But 'bigger and better', whilst representing the progression in imaging, has not been reflected in Web technology, and herein lies the rub for the development of large sites. The current generation of servers and clients is easy to install and generally works first time. But the technology was never designed to deal with large quantities of material, perhaps in different media (text, sound, images, postscript files, video) so that we have seen the development of a host of add-ons which attempt to mitigate perceived deficiencies. Programs like wwwstat and pwebstats look after the reporting of log files, whilst Harvest/Glimpse allows us to pretend that the heaps of material underneath the Home Page really are in something approaching order, rather than chaos. CGI scripts help to impose various layers of order as well.
Professor Maurer and his team at the University of Graz have developed HyperG (now to be called HyperWave) as a 'second generation' server and set of clients (for various platforms.
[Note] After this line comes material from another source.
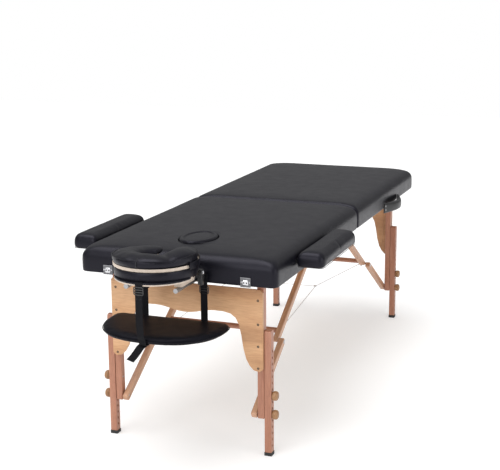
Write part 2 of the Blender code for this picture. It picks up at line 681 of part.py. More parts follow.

Apart from the obvious problem with URLs (which should obviously become Universal resource Names), they point out problems in the current generation with scalability, with searching and with a basic lack of structure. HyperWave deals with these matters and also offers bidirectional links (hence link consistency - no more dead links), a read-write database (their description of the server), a full-text server with inverted indexes, a document dache server, and our old friend from databases - namely, referential integrity.
Appendix:
Software for Image-Processing in Bulk
Throughout the work with ArtServe, we have kept in mind the need to provide users in Art History (and any other discipline which uses a lot of images backed by a database) with effective, robust and reasonably simple software - although it should be made clear that, as the Web changes, so the features and type of the programs needed to populate it will also change.
The guiding principles adopted for our software were as follows:
The programs divide into several groups:
Writing Image Datafiles
When dealing with large numbers of images, writing the datafile which describes them can be a bugbear. All the datafiles used on the ArtServe server are in plain ASCII format - there is no traditional 'database handler'.
The simplest method for writing such files is to do it directly into a text editor (normally vi, and cut and paste when (as is often the case) the bulk of records needs to be repeated - as, for example, when doing a series of records of the West facade of Chartres. The disadvantage of this method is that it is not particularly fast, and other arrangements need to be made for viewing the images to be catalogued, in their correct sequence.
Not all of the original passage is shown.